Forum fisticuffs it is then. En garde!
Chamomile wrote:
Why, yes, I do get irate when people nominally talking to me flat-out ignore what I write to have pretend conversations with imaginary people instead.
This is a forum. I can speak to the readers at large and appeal to the crowd for input or other perspectives. This isn't or
wasn't a converstation or debate specifically between us.
Chamomile wrote:
So when I said "X will lead to Y" and you said "only Z will lead to Y" you didn't mean, like, in a way that disagreed with me, you just meant in a way where you hold two mutually exclusive positions to be true simultaneously.
It is possible (and even useful) to quote someone out of context because the quote reveals or illustrates a general truth that is pertinent to the point they are trying to make. When you said "X will lead to Y" I made a comment about my experience with Y, my comment being that Y already occurs independent of X.
Chamomile wrote:
You seem to be bad at reading, so I will repost for you the section that you missed last time:
Your inability to comprehend other people's viewpoints is getting pretty well established in general, so that's not really surprising. Some people do not, in fact, go to RPGs for the roleplaying. Some of them just want to have a social experience with their friends. Some of them like engaging with a world as a strategic puzzle, and like that having a real human being managing that puzzle means it can react to bizarre, outside-the-box actions. Not everyone who plays RPGs is doing it exclusively for the reasons you do.
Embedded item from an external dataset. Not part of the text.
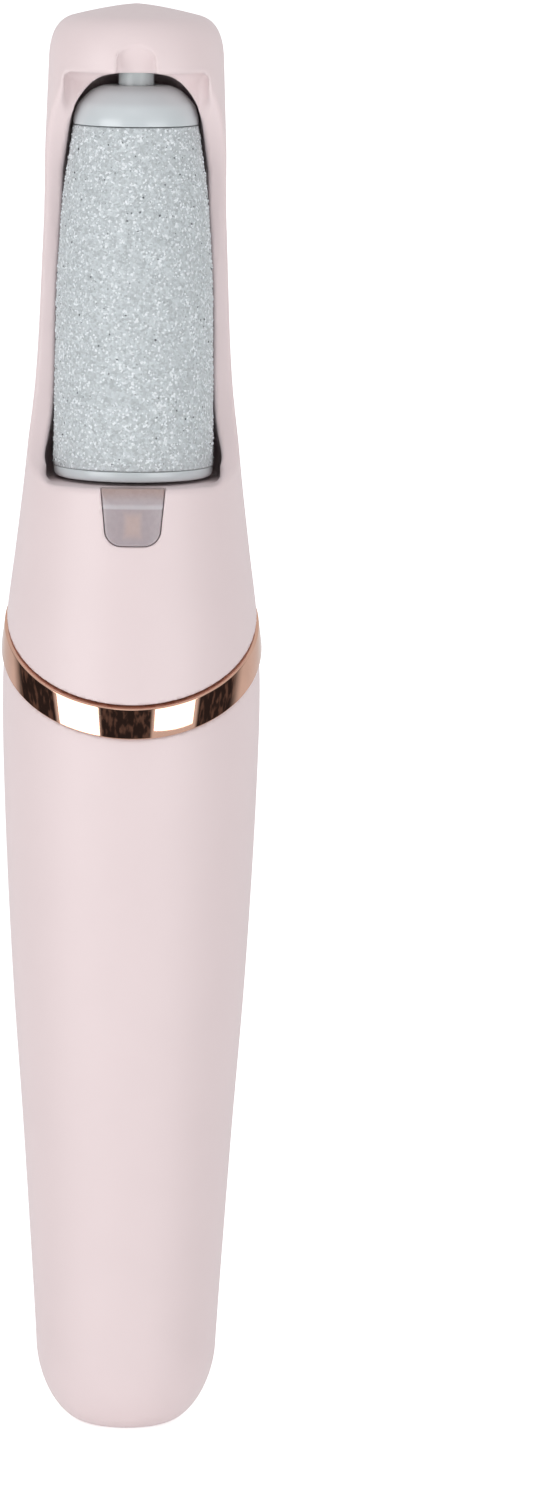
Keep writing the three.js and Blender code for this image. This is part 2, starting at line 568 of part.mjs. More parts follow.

ArmorClassZero wrote:The 'bizarre ramble' I go on was confirmation of the obvious, "people participate in RPGs with different priorities and find different aspects fun".
A position you simultaneously claim to be both obviously true and obviously false, in this post within the space of two sentences.
It is entirely possible to want to do something but have different priorities within, and enjoy different aspects of, that thing. It is not an example of cognitive dissonance to presume that someone who agrees to a RPG session does so with different priorities than others at the table, and enjoys different aspects of, the game. Wanting to participate in an RPG, and agreeing to do so, does not mutually exclude reasons beyond RP like socializing or tactical miniatures combat or whathaveyou.
For reference, my original comment was "IDK why someone would agree to play a RPG and then not
at least try to RP" because to me that notion is like sitting down to play
Settlers of Catan or
Monopoly and then just half-heartedly rolling your die and moving your piece whenever your turn comes around. It doesn't exclude socializing or power-gaming or whathaveyou, but IMO it defeats the purpose of being a player in the game since in that instance you're little more than a glorified spectator.
Charmomile wrote:What exactly do you think being a storyteller is? Especially if you're acknowledging that it's not correlated exclusively with the quality of the stories being told?
A story-teller is the person who tells the story. They may or may not be the creator of a particular story. The quality of a story being told depends on a lot of things and tends to be subjective. A story-teller and the quality of the story are obviously correlated, but exclusively so? I'd hesitate to agree. Audience expectation is is a big factor in perceived quality of the story. M. Night Shamallama's
The Village was competently told and decent enough, but it was marketed as something it was not (a horror film) and the public perception for a long time afterwards was that it was a shite movie.
The skill and trade of the story-teller is such that most people will never look behind the curtain or under the hood to find all the little bugs, plot holes, implausible premisses, character inconsistencies, etc etc.